• Instruction
Each line that holds the word "object" counts once. Give the total number of such lines and nothing else.

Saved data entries

>> start

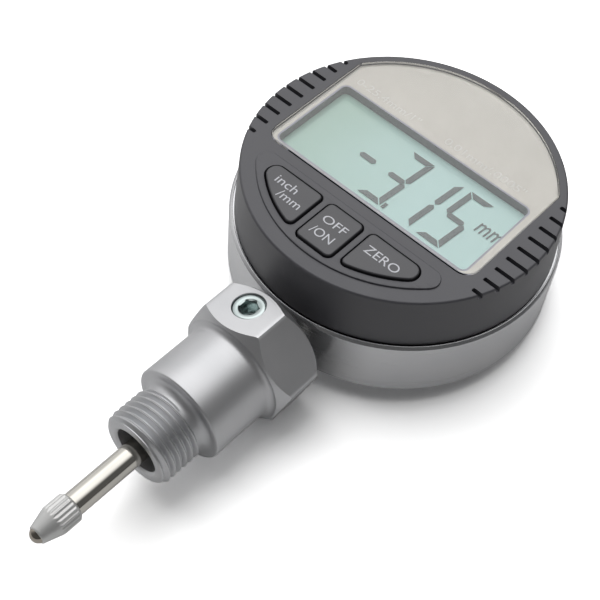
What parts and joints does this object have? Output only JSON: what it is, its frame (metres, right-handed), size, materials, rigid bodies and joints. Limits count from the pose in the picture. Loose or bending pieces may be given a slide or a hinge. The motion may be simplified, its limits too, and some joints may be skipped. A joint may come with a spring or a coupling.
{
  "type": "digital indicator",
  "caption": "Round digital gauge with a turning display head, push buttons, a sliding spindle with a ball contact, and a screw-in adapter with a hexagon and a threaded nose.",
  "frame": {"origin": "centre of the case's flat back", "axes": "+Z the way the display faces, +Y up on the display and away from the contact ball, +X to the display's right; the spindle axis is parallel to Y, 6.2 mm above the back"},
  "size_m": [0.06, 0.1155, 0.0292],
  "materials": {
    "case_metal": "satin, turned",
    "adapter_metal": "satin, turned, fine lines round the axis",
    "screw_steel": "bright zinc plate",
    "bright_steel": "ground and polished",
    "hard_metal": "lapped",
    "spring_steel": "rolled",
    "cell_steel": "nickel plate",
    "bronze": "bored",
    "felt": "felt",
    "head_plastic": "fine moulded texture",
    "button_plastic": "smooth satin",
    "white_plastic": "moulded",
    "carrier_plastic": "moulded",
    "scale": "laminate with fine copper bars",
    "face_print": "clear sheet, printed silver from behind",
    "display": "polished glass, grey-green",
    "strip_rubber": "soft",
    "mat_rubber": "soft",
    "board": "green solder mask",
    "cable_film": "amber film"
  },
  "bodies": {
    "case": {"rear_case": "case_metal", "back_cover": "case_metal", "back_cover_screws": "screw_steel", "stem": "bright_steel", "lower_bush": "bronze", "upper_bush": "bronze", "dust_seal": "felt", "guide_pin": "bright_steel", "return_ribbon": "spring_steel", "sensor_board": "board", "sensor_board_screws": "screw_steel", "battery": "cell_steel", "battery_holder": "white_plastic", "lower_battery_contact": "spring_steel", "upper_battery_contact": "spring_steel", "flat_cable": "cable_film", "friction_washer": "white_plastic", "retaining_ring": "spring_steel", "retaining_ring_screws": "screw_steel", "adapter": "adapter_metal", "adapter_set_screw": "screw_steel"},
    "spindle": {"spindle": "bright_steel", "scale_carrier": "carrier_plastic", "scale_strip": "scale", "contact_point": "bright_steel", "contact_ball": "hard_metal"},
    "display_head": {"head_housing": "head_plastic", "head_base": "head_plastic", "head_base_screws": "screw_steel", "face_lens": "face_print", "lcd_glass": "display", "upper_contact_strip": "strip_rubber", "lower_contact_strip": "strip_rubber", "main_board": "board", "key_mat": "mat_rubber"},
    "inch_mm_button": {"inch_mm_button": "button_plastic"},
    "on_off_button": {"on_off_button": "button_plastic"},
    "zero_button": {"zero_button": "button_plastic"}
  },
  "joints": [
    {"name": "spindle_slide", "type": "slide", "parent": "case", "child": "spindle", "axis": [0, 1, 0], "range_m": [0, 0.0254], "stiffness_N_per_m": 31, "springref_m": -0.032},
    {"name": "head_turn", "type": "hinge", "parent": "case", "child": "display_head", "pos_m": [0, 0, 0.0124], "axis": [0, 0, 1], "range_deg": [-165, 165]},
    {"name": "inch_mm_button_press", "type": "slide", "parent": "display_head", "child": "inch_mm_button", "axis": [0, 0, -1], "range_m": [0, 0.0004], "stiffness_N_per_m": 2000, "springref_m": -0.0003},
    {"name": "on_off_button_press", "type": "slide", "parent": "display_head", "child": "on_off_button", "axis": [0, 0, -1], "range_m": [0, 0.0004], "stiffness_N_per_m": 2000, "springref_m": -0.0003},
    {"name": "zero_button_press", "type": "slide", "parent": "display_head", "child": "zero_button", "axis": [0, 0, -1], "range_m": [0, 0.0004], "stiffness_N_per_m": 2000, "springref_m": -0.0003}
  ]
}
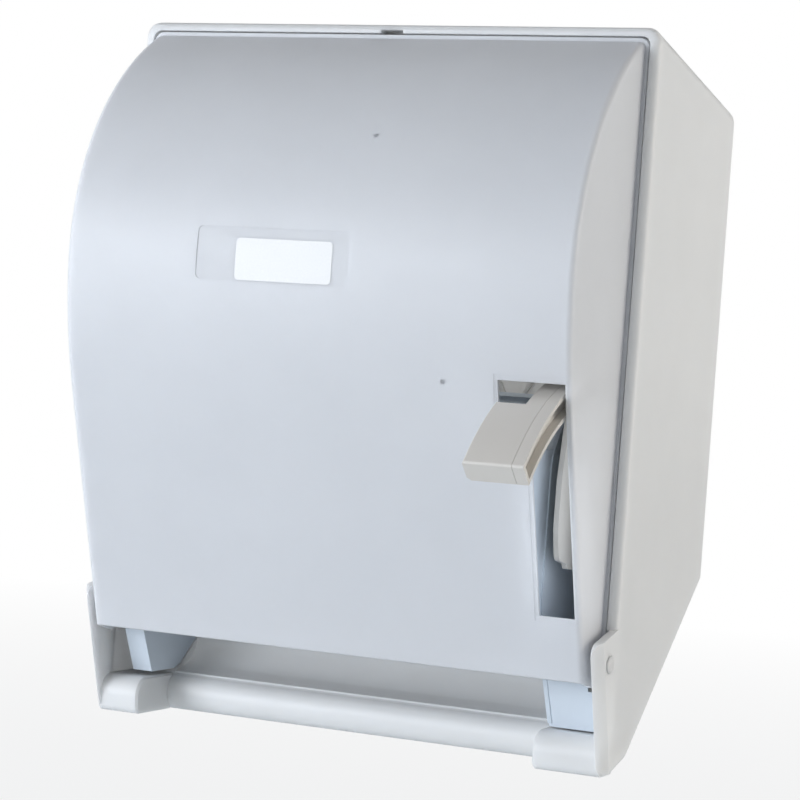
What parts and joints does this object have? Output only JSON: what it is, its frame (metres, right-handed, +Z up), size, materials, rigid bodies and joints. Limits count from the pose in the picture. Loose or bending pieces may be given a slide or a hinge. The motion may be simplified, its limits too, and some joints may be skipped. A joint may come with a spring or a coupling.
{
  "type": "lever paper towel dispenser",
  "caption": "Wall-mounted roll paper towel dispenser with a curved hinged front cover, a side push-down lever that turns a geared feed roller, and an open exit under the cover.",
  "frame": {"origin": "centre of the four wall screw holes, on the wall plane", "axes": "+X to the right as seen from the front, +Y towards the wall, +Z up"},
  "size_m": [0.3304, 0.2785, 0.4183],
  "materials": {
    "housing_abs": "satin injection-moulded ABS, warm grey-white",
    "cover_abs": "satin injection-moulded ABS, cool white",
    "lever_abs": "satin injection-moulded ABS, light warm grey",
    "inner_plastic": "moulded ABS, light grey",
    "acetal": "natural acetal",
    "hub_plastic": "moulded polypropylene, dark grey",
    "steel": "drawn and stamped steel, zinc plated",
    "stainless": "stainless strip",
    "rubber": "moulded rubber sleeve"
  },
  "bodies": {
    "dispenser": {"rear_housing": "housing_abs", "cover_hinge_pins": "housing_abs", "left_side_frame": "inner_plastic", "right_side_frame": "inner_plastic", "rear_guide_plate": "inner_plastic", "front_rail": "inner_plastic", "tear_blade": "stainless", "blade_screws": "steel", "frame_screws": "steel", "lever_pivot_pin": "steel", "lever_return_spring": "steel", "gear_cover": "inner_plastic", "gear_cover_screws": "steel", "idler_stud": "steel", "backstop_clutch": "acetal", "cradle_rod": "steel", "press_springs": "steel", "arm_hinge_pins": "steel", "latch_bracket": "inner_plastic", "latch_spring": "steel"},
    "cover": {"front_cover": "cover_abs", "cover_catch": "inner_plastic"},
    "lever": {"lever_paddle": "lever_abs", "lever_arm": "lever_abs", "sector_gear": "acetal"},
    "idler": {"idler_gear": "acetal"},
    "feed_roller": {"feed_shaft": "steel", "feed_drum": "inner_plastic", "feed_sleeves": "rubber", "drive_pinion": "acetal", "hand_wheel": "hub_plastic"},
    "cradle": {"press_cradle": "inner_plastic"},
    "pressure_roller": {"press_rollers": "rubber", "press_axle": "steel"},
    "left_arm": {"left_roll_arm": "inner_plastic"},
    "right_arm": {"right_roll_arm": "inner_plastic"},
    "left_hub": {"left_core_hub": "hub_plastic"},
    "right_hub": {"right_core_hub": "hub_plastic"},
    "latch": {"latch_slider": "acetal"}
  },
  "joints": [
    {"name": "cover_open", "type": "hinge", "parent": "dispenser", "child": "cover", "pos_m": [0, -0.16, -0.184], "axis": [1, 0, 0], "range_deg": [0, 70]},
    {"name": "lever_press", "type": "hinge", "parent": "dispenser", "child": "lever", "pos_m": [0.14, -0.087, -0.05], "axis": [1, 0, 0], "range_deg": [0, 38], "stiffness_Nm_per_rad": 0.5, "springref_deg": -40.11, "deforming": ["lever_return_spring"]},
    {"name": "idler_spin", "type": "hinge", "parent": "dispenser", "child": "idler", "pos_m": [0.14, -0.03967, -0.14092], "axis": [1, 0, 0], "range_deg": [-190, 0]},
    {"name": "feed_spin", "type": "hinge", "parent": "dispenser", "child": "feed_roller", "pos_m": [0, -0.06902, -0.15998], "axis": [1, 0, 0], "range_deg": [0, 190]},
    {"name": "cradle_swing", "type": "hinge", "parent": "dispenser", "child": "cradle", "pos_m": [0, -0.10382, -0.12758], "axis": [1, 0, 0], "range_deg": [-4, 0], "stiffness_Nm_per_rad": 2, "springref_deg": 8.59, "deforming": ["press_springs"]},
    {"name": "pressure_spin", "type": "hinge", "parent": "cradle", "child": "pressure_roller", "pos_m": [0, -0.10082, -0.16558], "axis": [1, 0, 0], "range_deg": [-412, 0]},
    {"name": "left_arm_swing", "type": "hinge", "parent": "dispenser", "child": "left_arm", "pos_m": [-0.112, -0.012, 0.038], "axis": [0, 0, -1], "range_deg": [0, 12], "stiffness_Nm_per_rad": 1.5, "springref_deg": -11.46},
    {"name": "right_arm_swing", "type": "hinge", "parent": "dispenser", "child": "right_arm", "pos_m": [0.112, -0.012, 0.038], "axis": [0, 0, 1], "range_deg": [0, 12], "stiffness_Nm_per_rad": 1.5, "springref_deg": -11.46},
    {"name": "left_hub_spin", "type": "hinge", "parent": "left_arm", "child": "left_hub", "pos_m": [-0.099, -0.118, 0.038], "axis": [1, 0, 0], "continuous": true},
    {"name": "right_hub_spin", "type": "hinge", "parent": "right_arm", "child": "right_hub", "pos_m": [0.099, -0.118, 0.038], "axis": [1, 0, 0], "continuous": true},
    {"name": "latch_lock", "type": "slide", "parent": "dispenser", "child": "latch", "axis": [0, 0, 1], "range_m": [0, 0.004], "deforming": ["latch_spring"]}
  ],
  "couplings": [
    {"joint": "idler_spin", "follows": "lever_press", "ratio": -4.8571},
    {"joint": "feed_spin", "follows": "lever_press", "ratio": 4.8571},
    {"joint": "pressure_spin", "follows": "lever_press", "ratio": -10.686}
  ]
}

>> end

• Full solution
2